- Born: Robert Lyle Morris July 9, 1942 Canonsburg, Pennsylvania
- Died: August 12, 2004 (aged 62) Edinburgh, Scotland
- Education: Duke University
- Scientific career
- Fields: Psychology Parapsychology
- Workplaces: University of Edinburgh
- Doctoral students: Richard Wiseman Caroline Watt

= Robert L. Morris =

American parapsychologist

Robert Lyle Morris (July 9, 1942, in Canonsburg, Pennsylvania - August 12, 2004, in Edinburgh, Scotland) was an American psychologist, parapsychologist and professor at the University of Edinburgh, where he was the first holder of the Koestler Chair of Parapsychology at the Koestler Parapsychology Unit.

==Education==
Morris received his doctorate from Duke University.

==Career and research==
Morris was Koestler Professor of Parapsychology from December 1985 until his death in August 2004.

Morris was also known to have cooperated with the skeptic group Committee for Skeptical Inquiry. Morris co-wrote the book Guidelines for Testing Psychic Claimants (1995) with Wiseman, published by Prometheus Books.

Morris once commented in the New Scientist that "parapsychology is still a collection of half-baked explanations in search of phenomena to explain."

Richard Wiseman completed his PhD in psychology under the supervision of Morris in 1992.

===Publications===
- Some New Techniques in Animal Psi Research.

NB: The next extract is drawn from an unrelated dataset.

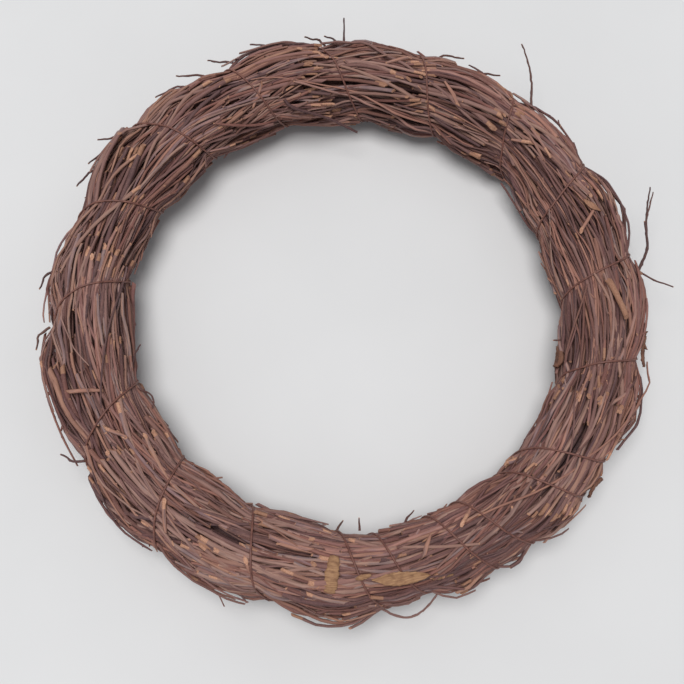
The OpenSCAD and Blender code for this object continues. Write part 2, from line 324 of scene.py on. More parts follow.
# Broken bits that lie across the others, in the same form
BROKEN_BITS = [
    (200, 60, 17, 70), (110, 105, 14, 50), (60, 120, 16, -40), (40, 100, 12, 35),
    (230, 90, 15, -50), (295, 110, 14, 40), (335, 80, 16, -35), (75, 70, 14, 30),
    (250, 80, 15, -60), (210, 85, 12, 40), (15, 110, 13, -45), (285, 90, 12, 55)]
for begin, phi, length, slant in BROKEN_BITS:
    lay(begin, phi, length, slant, 0, d1=2.0, d2=1.6, tries=1, spread=(0, 0), kind="over", cut=60, tint=0.84,
        butt_lift=0.6)

# Thin twigs that arc clear of the outline between turns: ring angle, section angle, length, rise in mm
OUTLINE_ARCS = [
    (0, 15, 95, 3.8), (5, 25, 80, 2.6), (10, 5, 70, 3.2), (30, 20, 80, 2.2), (185, 10, 70, 2.0),
    (210, 10, 60, 1.6), (270, 10, 60, 3.4), (260, 20, 75, 1.8), (160, 15, 60, 2.2), (120, 15, 60, 2.0),
    (330, 10, 70, 1.4), (225, 25, 70, 2.0), (40, 30, 60, 1.8), (290, 10, 60, 2.0)]
for begin, phi, length, arc in OUTLINE_ARCS:
    lay(begin, phi, length, rng.normal(0, 3), 6, d1=1.3, d2=0.9, tries=1, spread=(0, 0), arc=arc,
        lift=0.3, kind="over", deposit=False)

# ---------------------------------------------------------------- the wire, drawn tight over the twigs

# Points of the wire in one turn
STEPS = 48
wire_u = np.arange(WIRE_START, WIRE_END, 1 / STEPS)
wire_t, wire_p = wire_theta(wire_u), 360 * wire_u - 90
i, j = cell(wire_t, wire_p)
near = np.stack([height[(i + di) % CELLS_T, j] for di in (-2, -1, 0, 1, 2)]).max(0)
pad = 4
window = np.hanning(2 * pad + 3)
smooth = np.convolve(np.pad(near, pad, mode="edge"), window[1:-1] / window.sum(), mode="valid")
step = 2 * np.pi * MEAN_RHO / STEPS
wire_rho = np.empty_like(smooth)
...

Journal of Parapsychology 31 (December 1967).
- Obtaining Non-Random Entry Points: A Complex Psi Process. In Parapsychology Today. Edited by J. B. Rhine and R. Brier. New York: Citadel Press, 1968.
- The Psychobiology of Psi. In Psychic Exploration. Edited by E. D. Mitchell. New York: G. P. Putnam's Sons, 1974.
- Biology and Psychical Research. Edited by Gertrude R. Schmeidler. In Parapsychology: Its Relation to Physics, Biology Psychology, and Psychiatry. N.P. 1976.
- Parapsychology: A Biological Perspective. Edited by Benjamin Wolman. In Handbook of Parapsychology. New York: Van Nostrand Reinhold, 1977.
- Guidelines for Testing Psychic Claimants [with Richard Wiseman]. Amherst, N.Y.: Prometheus Books, 1995.